Why drylock something that really is fine? It's a lot of work, and not very pretty. 25 years ago, our basement was waterproofed with some (much earlier generation) drylock-like material... and it actually came off of the wall due to water coming through the window... now the wall under the window is a total mess.


----------



## Leoskee (Dec 19, 2007)

I have something similar on my walls. It looks like they painted the cement and it flaked off during the years. I would have to scrape all of this stuff off of the wall before I use the drylok. My main reason for wanting to do it is because once the remodeling work is done I will not have the opportunity to. If it helps keep things dry I would go through the trouble. 

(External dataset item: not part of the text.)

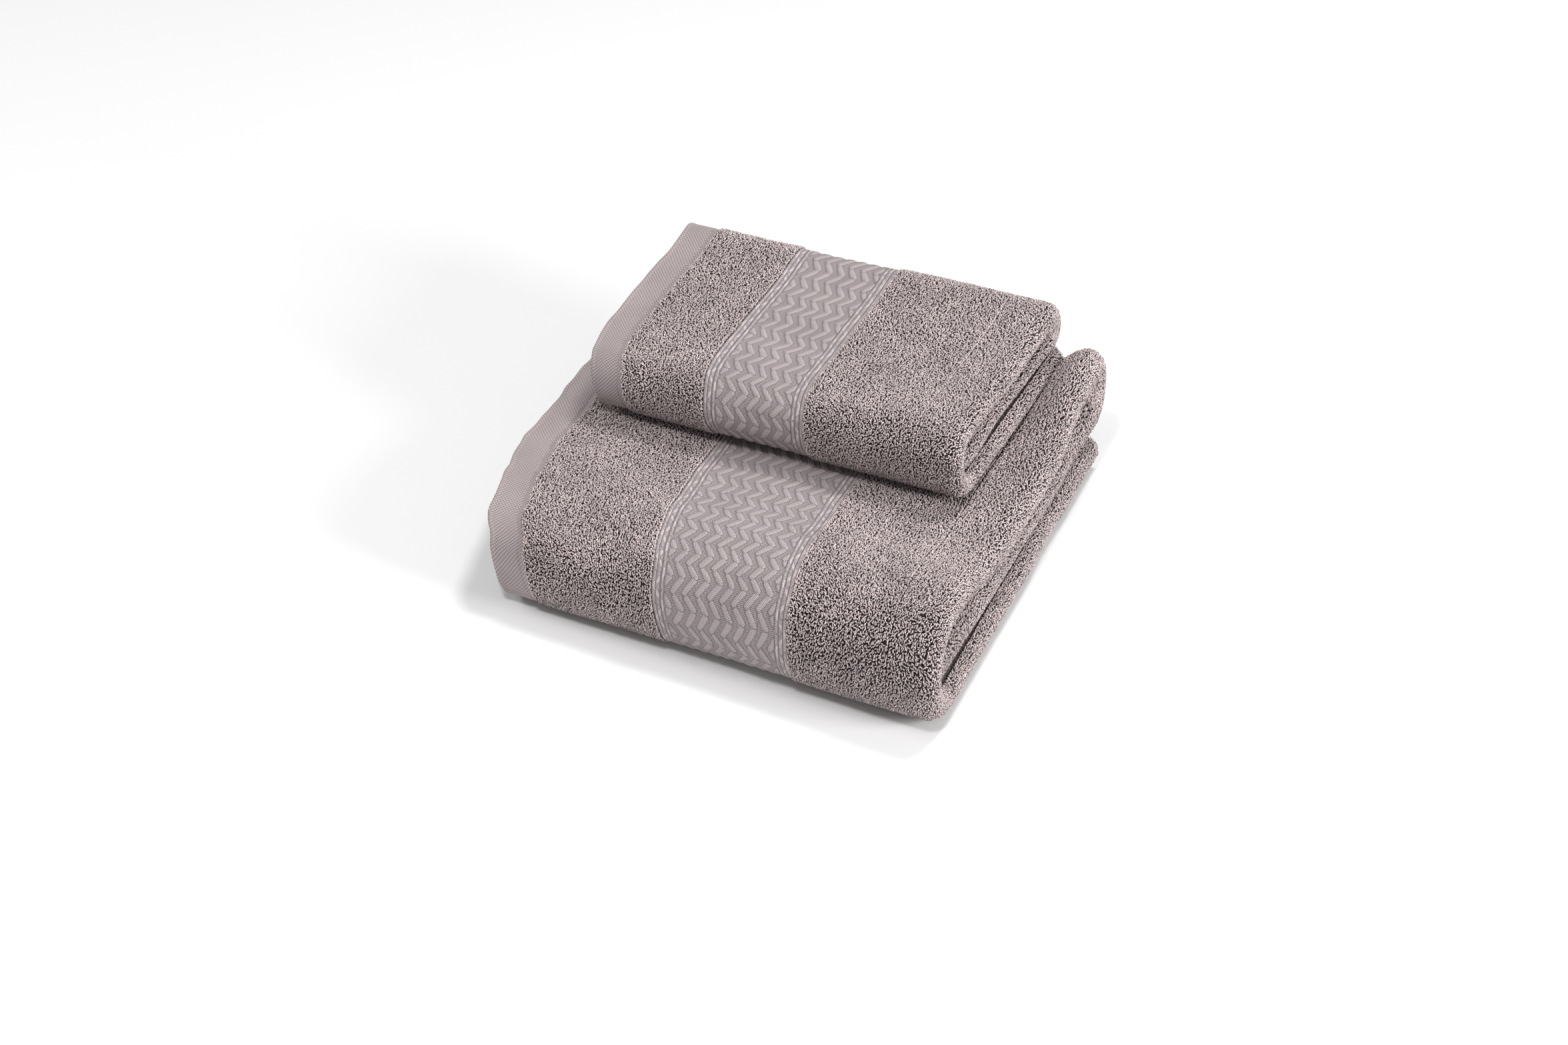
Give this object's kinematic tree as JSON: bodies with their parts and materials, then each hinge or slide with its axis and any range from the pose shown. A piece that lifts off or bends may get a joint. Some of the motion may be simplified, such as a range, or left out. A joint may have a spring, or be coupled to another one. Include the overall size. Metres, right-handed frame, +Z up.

The reason that I am asking is because I have heard mixed reviews and wanted to get some more feedback from people that have used it or are familiar with the product.


----------



## Gary in WA (Mar 11, 2009)

If waterproofing, do it to the outside walls, not inside. Read this on moisture in the basement, and the solution: 
http://www.buildingscience.com/docu...rol-for-new-residential-buildings?full_view=1

Be safe, G


----------



## cibula11 (Jan 6, 2007)

If you don't have major water infiltration it would help, at the very least, the humidity level in your basement. ALL basements are going to be a little more humid than the rest of the house. You could lower this a bit by using dryloc.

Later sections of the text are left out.